There are two ways of drawing random items: a one-off and partition the data into random chunks:
func randomSample(of size: Int) -> (features: Tensor<Float>, labels: Tensor<Int32>) {
var rf : [[Float]] = []
var rl : [Int32] = []
let lsem = DispatchSemaphore(value: 0)
db.getConnection() { conn, err in
if conn == nil {
lsem.signal()
return
}
conn!.execute("SELECT * FROM \"\(StorableTrigram<Float,Int32>.tableName)\" ORDER BY random() LIMIT \(size)") { resultSet in
resultSet.asRows { rows,error in
guard let rows = rows else {
lsem.signal()
return
}
for row in rows {
if let t1 = row["t1"] as? Float,
let t2 = row["t1"] as? Float,
let t3 = row["t1"] as? Float,
let r = row["r"] as? Int32 {
rf.append([t1,t2,t3])
rl.append(r)
}
}
lsem.signal()
}
}
}
lsem.wait()
let featuresT = Tensor<Float>(shape: [rf.count, 3], scalars: rf.flatMap { $0 })

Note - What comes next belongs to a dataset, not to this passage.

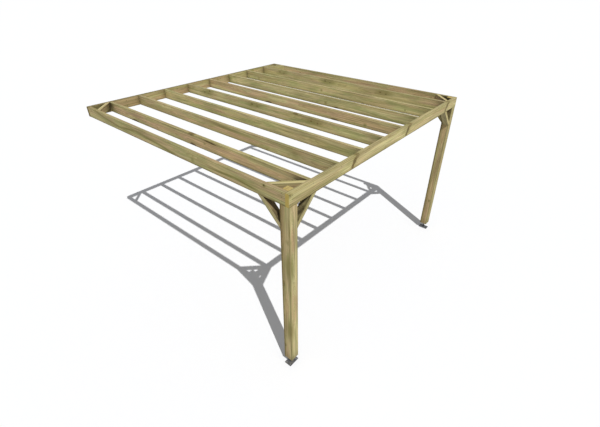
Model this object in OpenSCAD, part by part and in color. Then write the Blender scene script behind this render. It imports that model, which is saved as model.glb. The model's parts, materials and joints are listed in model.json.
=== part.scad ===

let labelsT = Tensor<Int32>(rl)
return (featuresT, labelsT)
}Random selection in Pg actually works pretty well, but can't be repeated, which is why we have to rely on the random_id to partition:
func randomSample(splits: Int) -> RandomAccessPartition<Float,Int32> {
// reshuffle (will take a while)
// update "StorableTrigramFloatInt32" SET random_id = cast(9223372036854775807 * random() as bigint);
let lsem = DispatchSemaphore(value: 0)
db.getConnection() { conn, err in
if conn == nil {
lsem.signal()
return
}
conn!.execute("UPDATE \"\(StorableTrigram<Float,Int32>.tableName)\" SET random_id = cast(9223372036854775807 * random() as bigint)") { resultSet in
lsem.signal()
}
}
lsem.wait()
return RandomAccessPartition<Float,Int32>(numberOfPartitions: splits, db: self.db)
}The update will re-randomize the ids, paving the way for the RandomAccessPartition.
Of course the tradeoff in terms of performance is rather big, especially in the initialization phase, but hey, more ram to do other things when the model is training!